● Task directions:
Begin with the line that contains "Write the Blender Python" and continue down through the line that contains "SLOPE_STEP = 0.5"; reproduce those lines exactly and only those.

***

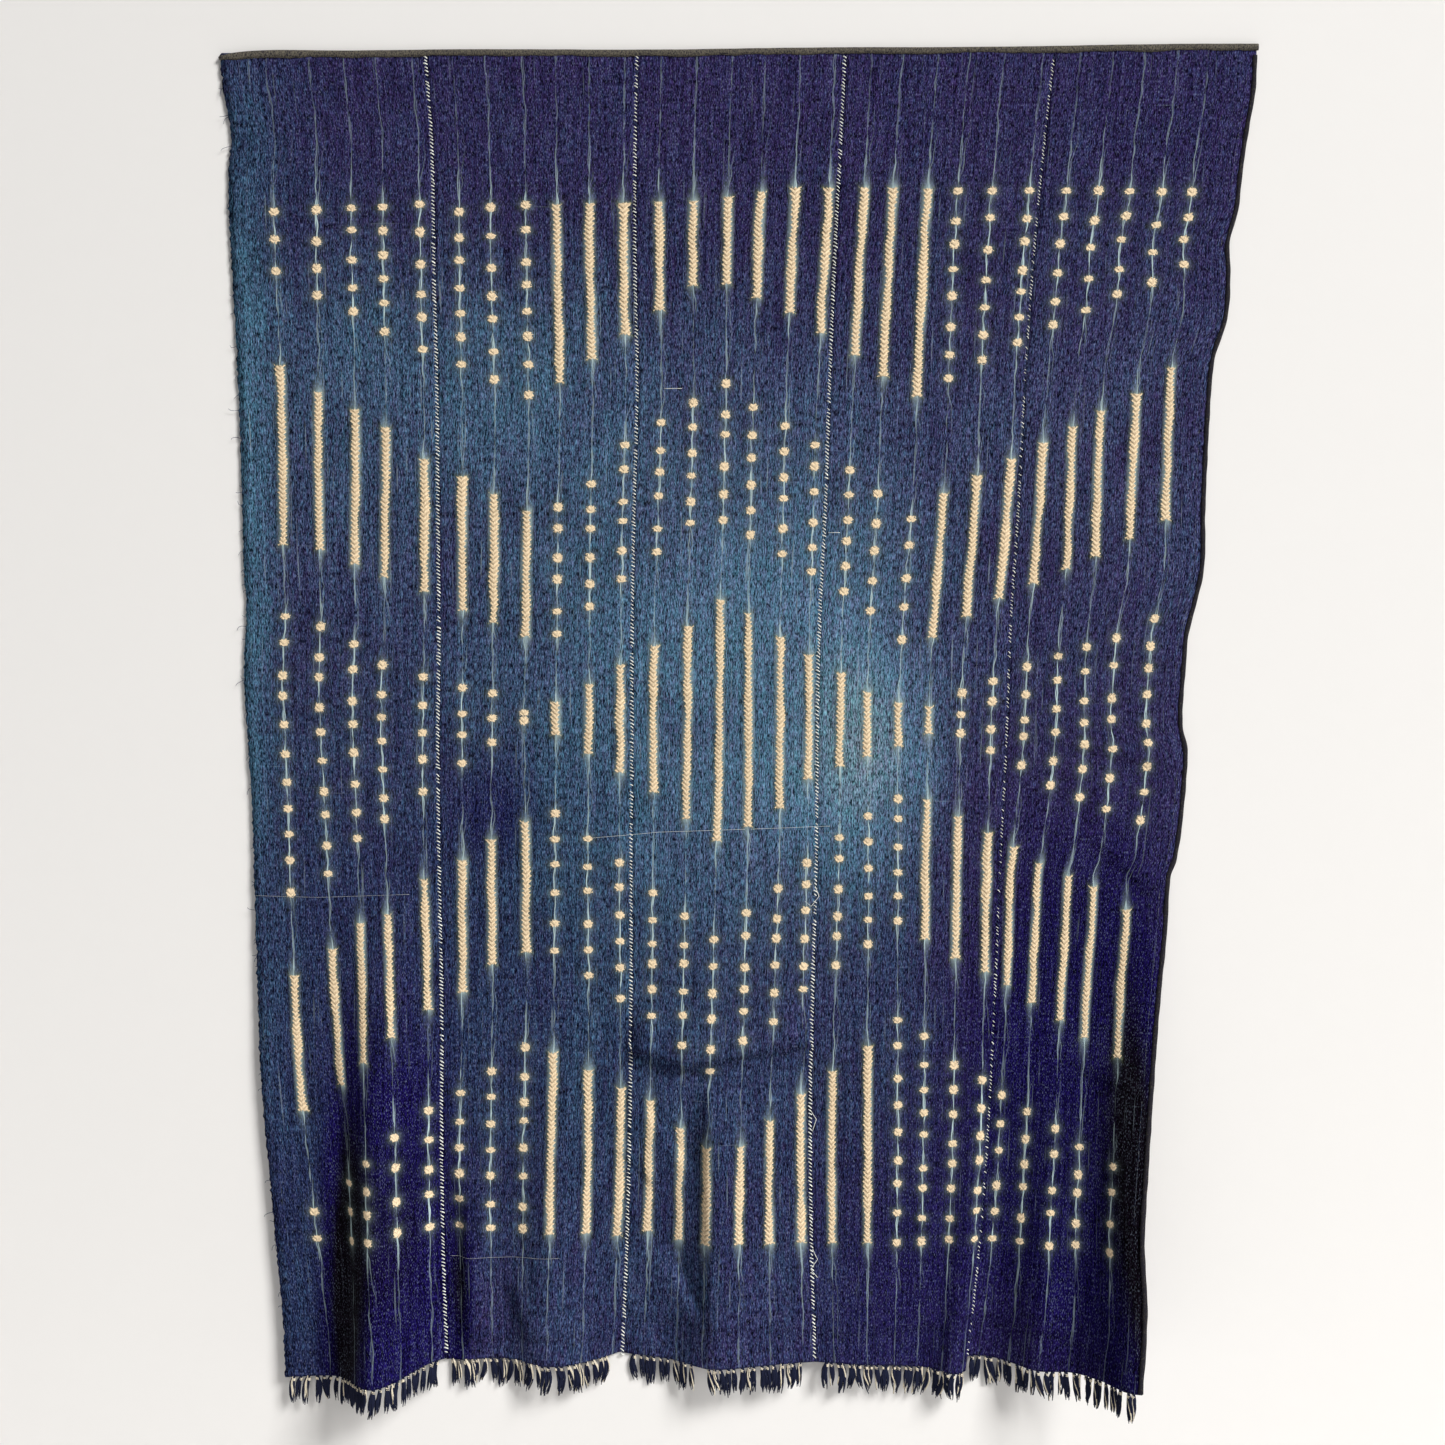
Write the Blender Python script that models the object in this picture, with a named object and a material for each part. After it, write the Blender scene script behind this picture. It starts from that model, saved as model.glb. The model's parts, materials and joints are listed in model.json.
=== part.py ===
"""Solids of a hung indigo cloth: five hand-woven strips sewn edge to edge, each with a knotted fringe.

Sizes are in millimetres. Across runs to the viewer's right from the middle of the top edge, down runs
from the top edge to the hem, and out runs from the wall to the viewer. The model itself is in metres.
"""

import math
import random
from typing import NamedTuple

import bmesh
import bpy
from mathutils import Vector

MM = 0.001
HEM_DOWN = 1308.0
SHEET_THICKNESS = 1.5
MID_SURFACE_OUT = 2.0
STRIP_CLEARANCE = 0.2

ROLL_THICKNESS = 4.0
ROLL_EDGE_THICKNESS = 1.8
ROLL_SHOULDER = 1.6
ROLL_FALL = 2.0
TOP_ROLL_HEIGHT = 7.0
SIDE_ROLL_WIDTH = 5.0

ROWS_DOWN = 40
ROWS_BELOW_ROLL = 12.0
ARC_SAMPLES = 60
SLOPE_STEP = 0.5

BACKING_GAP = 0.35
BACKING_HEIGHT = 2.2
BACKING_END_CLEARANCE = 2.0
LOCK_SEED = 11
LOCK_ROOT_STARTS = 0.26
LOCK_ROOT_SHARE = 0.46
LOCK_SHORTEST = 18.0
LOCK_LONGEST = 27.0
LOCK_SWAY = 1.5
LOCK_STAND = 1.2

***

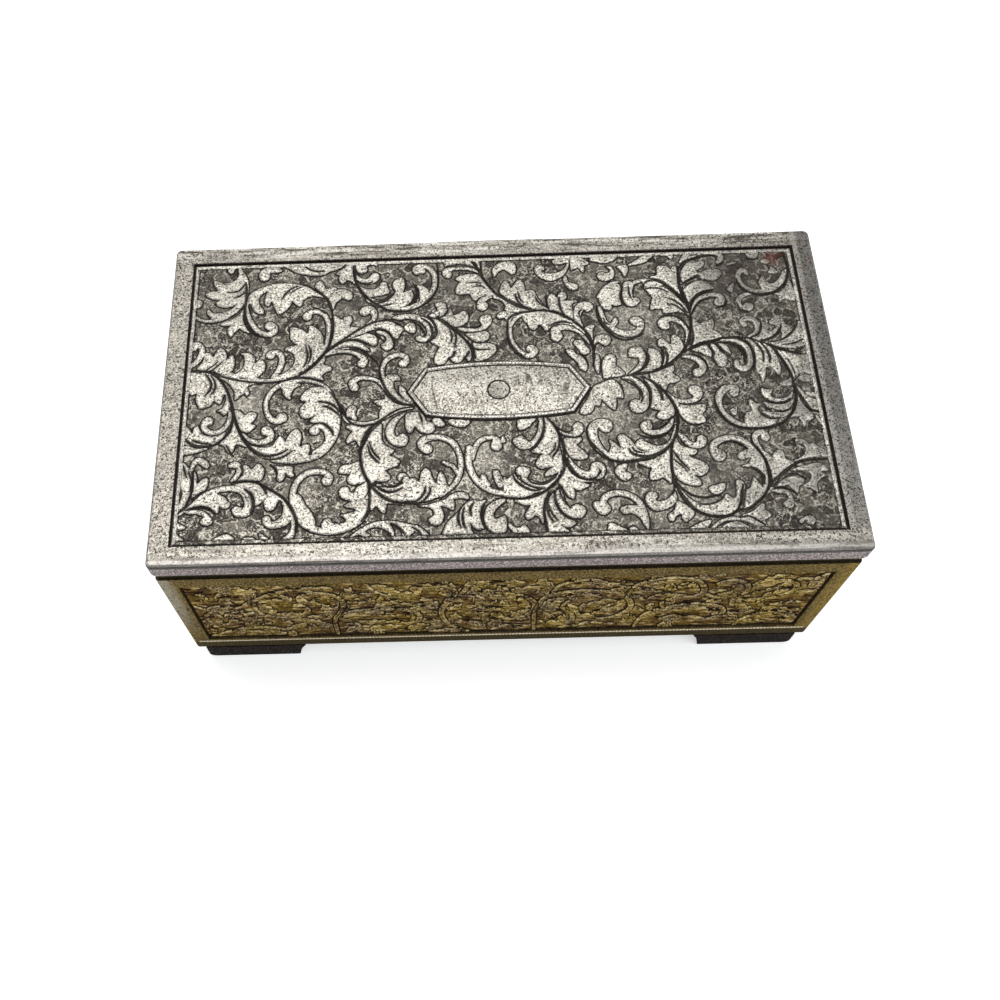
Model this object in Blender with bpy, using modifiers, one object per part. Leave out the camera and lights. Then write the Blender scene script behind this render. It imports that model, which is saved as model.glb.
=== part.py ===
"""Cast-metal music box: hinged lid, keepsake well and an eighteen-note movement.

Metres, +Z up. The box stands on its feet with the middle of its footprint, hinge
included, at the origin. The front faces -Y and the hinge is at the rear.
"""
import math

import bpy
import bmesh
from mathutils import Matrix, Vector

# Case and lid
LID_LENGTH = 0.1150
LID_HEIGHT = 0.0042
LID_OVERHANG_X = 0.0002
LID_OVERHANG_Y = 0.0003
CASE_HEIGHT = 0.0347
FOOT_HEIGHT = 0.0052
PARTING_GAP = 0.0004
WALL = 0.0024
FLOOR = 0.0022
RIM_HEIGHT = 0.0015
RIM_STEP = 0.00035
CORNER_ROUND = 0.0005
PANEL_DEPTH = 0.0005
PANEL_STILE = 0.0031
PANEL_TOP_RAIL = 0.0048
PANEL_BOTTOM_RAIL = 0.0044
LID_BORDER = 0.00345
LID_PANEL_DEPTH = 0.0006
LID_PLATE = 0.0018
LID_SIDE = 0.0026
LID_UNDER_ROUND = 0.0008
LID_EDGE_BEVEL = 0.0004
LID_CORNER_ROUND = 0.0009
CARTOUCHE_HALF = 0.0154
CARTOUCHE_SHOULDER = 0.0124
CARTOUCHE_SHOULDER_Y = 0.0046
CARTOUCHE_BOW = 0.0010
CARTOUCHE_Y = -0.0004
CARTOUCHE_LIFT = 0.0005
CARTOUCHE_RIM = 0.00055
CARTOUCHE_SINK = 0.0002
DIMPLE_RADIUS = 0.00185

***

● Solution for this exercise:
Write the Blender Python script that models the object in this picture, with a named object and a material for each part. After it, write the Blender scene script behind this picture. It starts from that model, saved as model.glb. The model's parts, materials and joints are listed in model.json.
=== part.py ===
"""Solids of a hung indigo cloth: five hand-woven strips sewn edge to edge, each with a knotted fringe.

Sizes are in millimetres. Across runs to the viewer's right from the middle of the top edge, down runs
from the top edge to the hem, and out runs from the wall to the viewer. The model itself is in metres.
"""

import math
import random
from typing import NamedTuple

import bmesh
import bpy
from mathutils import Vector

MM = 0.001
HEM_DOWN = 1308.0
SHEET_THICKNESS = 1.5
MID_SURFACE_OUT = 2.0
STRIP_CLEARANCE = 0.2

ROLL_THICKNESS = 4.0
ROLL_EDGE_THICKNESS = 1.8
ROLL_SHOULDER = 1.6
ROLL_FALL = 2.0
TOP_ROLL_HEIGHT = 7.0
SIDE_ROLL_WIDTH = 5.0

ROWS_DOWN = 40
ROWS_BELOW_ROLL = 12.0
ARC_SAMPLES = 60
SLOPE_STEP = 0.5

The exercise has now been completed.